OK, so that’s the explanation. Now for the “attitude”. I’ve argued for a while that if you’re going to do metaquotations over an AST, you shouldn’t want to use the actual parser that is used to parse that syntax, and you shouldn’t want to use the actual AST either. Instead, you want to use a modified grammar, that parses to a modified AST. I’ve implemented this method for the OCaml AST in the package pa_ppx_parsetree for all the versions of the OCaml grammar 4.10-5.1, inclusive. For each, I took the grammar and the associated AST type, and did the “delta” of adding antiquotations eveywhere it seemed practical, in a systematic manner. It turns out to be very straightforward to maintain these alongside the original OCaml grammar and AST. And using the Camlp5 facility for automatically constructing metaquotations (or quasi-quotations) from a suitably modified AST type (the package pa_ppx_q_ast), we can automatically get the rest of the metaquotation machinery (the conversion from “AST type + antiquotations” to “expressions on the AST type”). Both these packages are released in opam, and I’ve used them below.

The modifications are to insert all the spots where you can use metavariables, so that you don’t have to rely on the existing identifiers of the language to serve as metavariables. So this is a great example of what I mean. Here’s your example:

# let loc = Location.none ;;
# let doit f = [%structure_item {| let $lid:f$ (type a) x = failwith "foo" |}] ;;
# Fmt.(pf stdout "%a" Pprintast.structure_item (doit "g")) ;;
let g (type a) x = failwith "foo"- : unit = ()

In “doit” there’s a metavariable “f” of type “string”. And this was done by modifying the grammar so that in the production for “let_ident” we can have either a string, or an antiquotation (like “$lid:f$”). And similarly, we modify the AST type so that a pattern-variable can be either a string or an antiquotation.

Here’s the details for “let_ident”: the type pattern_desc is modified thus:

  | Ppat_var of string Ploc.vala loc  (** A variable pattern such as [x] *)

and the grammar for let_ident:

%inline let_ident:
    val_ident_vala { mkpatvar ~loc:$sloc $1 }

and “val_ident_vala” is

%inline val_ident_vala:
   vala(val_ident, ANTI_LID) { $1 }
;

where vala is

%inline vala(X,anti):
   X
     { vaval $1 }
  | anti
     { vaant $1 }
;

and ANTI_LID is a new lexeme

"$" "lid:" ([^ '$']* as payload) "$"

Thanks for the response! :slight_smile:

With regards to the question 2: I’m asking if it’s possible to write a value for tdecl_type such that I can then use ppxlib.metaquot to write something like [%type: a [%t tdecl_type]]. I think the answer is “no”, but I feel confident that there are things one can do with this quotation library that I haven’t yet learned, so I thought I should check.

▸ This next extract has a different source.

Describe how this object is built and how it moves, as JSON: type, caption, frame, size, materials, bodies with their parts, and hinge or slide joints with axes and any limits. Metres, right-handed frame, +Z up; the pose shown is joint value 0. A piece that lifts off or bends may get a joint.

Can you clarify which snippet works for you? In my create_function_from_type snippet, I get a syntax error because, as Chet_Murthy indicates, there’s nowhere in the AST to attach the pattern. The last snippet in my post works fine for me (but doesn’t address point #2 above).

Again: this was mostly about making sure I wasn’t being naïve about how to write a PPX transformer in a modern context. Thanks for the help!

Hi! I really appreciate the thorough response. I’m generally in agreement with the attitude you’re describing. Put another way: one can (often quite comfortably) view syntactic metaprogramming markers as an extension to the existing language. If we adopt that perspective, then we should adopt it throughout the toolchain: there should be a parser, a parse tree data structure, etc. for the superlanguage and the metaprogramming operation should be a well-defined transformation from the superlanguage to the original language. I understand the purpose of ppxlib.metaquot — tools like Merlin can already read OCaml PPX syntax, so it’s less effort to build something on top of that — but I’m with you on the value of a well-defined superlanguage if the engineering resources are available. :slight_smile:

Your response has addressed my underlying concern: I was worried that I was using ppxlib incorrectly, as much of the documentation encourages the reader to avoid constructing ASTs by hand and to use ppxlib.metaquot whenever possible. I suspect that this advice is much more practical for simple code generators and local code modifications than it is for the sort of thing I’m currently writing. Thanks for the information and affirmation!

Well, i’m not arguing that effort needs to be applied throughout the tool chain: rather, I’m arguing that if you’re going to build something like metaquot then the way to do it is to actually bite the bullet and apply a systematic delta to both the grammar and the AST type.

Also though While metaquot might only be suitable for simple code generators and local code modifications (I’ve never used it, so I don’t know) the entire point of such quasi-quotation facilities Should be to allow the sort of extremely extensive AST hacking That you’re referring to. If it doesn’t work for the really complicated stuff, then what was the point of having built it?